**Dataset content:**
--- --- ---

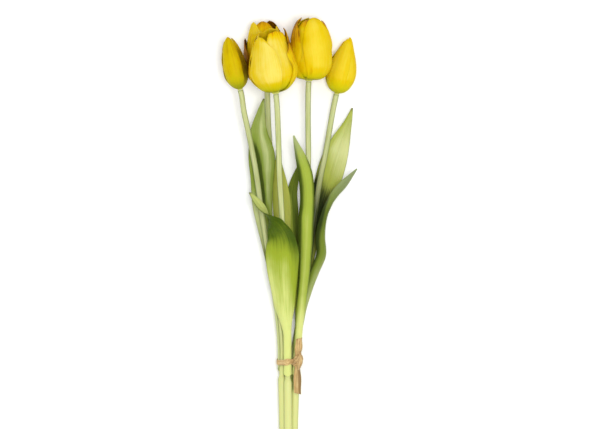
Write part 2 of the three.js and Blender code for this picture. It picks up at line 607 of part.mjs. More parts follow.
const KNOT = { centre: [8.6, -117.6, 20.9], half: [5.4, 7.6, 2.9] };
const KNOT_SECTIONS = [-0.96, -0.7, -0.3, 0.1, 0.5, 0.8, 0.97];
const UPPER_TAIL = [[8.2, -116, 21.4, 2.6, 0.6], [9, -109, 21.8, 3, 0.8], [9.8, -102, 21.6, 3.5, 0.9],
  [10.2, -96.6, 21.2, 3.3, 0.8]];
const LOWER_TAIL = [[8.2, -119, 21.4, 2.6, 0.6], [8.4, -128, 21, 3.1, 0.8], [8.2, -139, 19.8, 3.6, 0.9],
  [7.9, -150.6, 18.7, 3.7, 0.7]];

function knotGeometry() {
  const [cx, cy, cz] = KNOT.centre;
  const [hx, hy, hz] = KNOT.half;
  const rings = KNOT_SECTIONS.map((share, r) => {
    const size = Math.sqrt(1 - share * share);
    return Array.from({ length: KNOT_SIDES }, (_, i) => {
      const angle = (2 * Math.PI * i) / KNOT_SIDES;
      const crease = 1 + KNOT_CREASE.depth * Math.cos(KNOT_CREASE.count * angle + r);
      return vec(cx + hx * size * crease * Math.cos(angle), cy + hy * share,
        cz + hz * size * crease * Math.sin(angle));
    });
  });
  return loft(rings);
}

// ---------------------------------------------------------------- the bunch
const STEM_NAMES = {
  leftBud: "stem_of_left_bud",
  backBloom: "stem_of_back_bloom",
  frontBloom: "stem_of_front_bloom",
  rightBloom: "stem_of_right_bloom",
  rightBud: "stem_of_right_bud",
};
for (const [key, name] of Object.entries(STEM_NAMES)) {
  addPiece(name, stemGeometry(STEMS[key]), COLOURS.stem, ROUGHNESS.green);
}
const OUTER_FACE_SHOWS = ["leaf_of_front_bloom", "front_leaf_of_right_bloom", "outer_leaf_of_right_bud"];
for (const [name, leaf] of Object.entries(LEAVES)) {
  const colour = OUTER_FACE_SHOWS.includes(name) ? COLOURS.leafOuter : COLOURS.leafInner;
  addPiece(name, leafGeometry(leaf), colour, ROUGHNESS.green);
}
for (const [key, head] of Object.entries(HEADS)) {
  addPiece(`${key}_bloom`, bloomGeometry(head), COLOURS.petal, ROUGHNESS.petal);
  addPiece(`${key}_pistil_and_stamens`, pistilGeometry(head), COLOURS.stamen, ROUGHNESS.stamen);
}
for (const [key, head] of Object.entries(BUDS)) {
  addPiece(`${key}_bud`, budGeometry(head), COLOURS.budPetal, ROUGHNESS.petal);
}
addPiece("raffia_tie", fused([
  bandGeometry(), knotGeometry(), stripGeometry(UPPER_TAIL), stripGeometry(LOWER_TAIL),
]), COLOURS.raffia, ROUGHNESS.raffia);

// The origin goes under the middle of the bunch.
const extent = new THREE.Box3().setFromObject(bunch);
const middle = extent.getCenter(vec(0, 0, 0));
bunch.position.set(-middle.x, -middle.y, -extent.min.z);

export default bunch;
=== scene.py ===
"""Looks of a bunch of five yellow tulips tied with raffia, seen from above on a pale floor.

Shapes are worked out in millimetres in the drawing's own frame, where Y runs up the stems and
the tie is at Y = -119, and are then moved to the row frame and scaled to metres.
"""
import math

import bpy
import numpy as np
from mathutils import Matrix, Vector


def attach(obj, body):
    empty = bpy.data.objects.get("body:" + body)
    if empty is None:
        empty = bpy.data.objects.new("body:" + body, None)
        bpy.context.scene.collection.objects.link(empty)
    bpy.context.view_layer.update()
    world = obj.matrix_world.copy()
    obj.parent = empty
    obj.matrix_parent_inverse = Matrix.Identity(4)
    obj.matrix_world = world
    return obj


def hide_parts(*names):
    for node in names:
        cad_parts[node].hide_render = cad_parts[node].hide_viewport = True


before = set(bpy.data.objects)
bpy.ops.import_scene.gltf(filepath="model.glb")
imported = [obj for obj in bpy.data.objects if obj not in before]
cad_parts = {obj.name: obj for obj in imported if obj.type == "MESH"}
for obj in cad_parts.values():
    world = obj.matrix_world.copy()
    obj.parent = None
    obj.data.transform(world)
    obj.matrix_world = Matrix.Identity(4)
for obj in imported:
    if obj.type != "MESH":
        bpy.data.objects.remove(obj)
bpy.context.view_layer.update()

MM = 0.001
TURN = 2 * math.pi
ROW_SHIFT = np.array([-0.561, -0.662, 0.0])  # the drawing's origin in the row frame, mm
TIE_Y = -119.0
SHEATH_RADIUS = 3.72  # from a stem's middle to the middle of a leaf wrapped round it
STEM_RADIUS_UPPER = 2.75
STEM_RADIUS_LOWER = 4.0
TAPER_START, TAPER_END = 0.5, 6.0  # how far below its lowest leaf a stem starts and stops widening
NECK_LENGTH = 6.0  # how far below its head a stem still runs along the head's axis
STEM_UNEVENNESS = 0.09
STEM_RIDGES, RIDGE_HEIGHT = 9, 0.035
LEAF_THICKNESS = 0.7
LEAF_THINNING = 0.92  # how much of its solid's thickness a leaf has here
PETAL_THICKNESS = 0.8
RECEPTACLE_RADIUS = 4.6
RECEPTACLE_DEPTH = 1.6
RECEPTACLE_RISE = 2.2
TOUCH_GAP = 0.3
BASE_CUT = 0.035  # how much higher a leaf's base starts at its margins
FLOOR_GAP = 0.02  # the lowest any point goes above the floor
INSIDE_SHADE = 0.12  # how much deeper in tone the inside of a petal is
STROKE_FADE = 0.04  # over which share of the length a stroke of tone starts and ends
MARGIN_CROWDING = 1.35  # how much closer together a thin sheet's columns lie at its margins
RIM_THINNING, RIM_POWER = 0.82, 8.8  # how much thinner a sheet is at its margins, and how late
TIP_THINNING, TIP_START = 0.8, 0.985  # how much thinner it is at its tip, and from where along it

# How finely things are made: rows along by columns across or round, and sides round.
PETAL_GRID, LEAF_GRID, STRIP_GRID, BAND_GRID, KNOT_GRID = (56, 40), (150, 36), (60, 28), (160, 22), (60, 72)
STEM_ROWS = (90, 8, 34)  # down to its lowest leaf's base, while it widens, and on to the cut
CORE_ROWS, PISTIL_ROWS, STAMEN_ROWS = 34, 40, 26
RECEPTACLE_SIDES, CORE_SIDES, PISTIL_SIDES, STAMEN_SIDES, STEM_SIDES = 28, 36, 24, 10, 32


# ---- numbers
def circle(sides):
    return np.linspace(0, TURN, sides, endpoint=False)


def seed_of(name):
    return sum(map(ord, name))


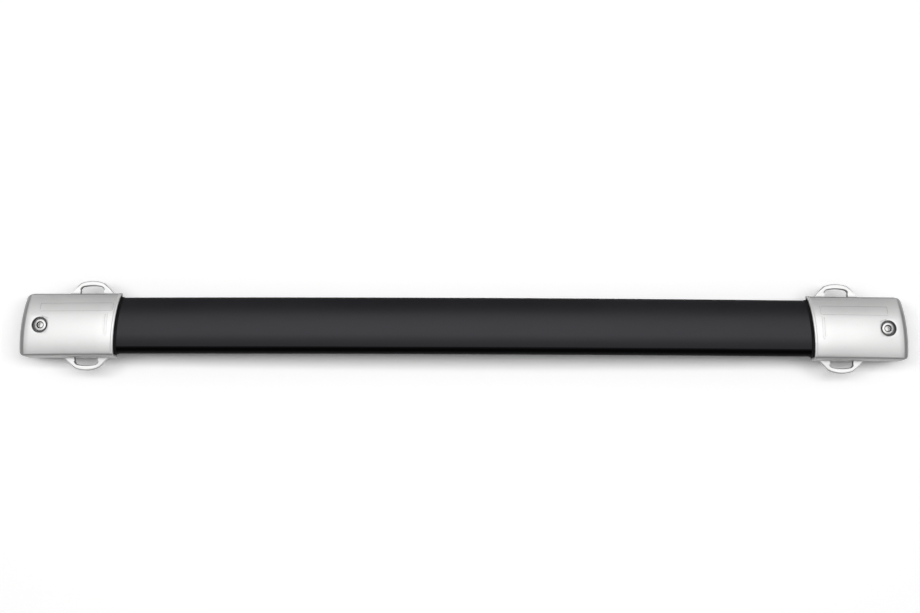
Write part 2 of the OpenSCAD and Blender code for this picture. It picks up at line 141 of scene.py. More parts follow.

--- --- ---

**Your task:**
Exactly and only the lines from the line that contains "of the bunch." through the line that contains "bpy.data.objects.remove(obj)" are to be repeated as they stand.

**The completed task:**
// The origin goes under the middle of the bunch.
const extent = new THREE.Box3().setFromObject(bunch);
const middle = extent.getCenter(vec(0, 0, 0));
bunch.position.set(-middle.x, -middle.y, -extent.min.z);

export default bunch;
=== scene.py ===
"""Looks of a bunch of five yellow tulips tied with raffia, seen from above on a pale floor.

Shapes are worked out in millimetres in the drawing's own frame, where Y runs up the stems and
the tie is at Y = -119, and are then moved to the row frame and scaled to metres.
"""
import math

import bpy
import numpy as np
from mathutils import Matrix, Vector


def attach(obj, body):
    empty = bpy.data.objects.get("body:" + body)
    if empty is None:
        empty = bpy.data.objects.new("body:" + body, None)
        bpy.context.scene.collection.objects.link(empty)
    bpy.context.view_layer.update()
    world = obj.matrix_world.copy()
    obj.parent = empty
    obj.matrix_parent_inverse = Matrix.Identity(4)
    obj.matrix_world = world
    return obj


def hide_parts(*names):
    for node in names:
        cad_parts[node].hide_render = cad_parts[node].hide_viewport = True


before = set(bpy.data.objects)
bpy.ops.import_scene.gltf(filepath="model.glb")
imported = [obj for obj in bpy.data.objects if obj not in before]
cad_parts = {obj.name: obj for obj in imported if obj.type == "MESH"}
for obj in cad_parts.values():
    world = obj.matrix_world.copy()
    obj.parent = None
    obj.data.transform(world)
    obj.matrix_world = Matrix.Identity(4)
for obj in imported:
    if obj.type != "MESH":
        bpy.data.objects.remove(obj)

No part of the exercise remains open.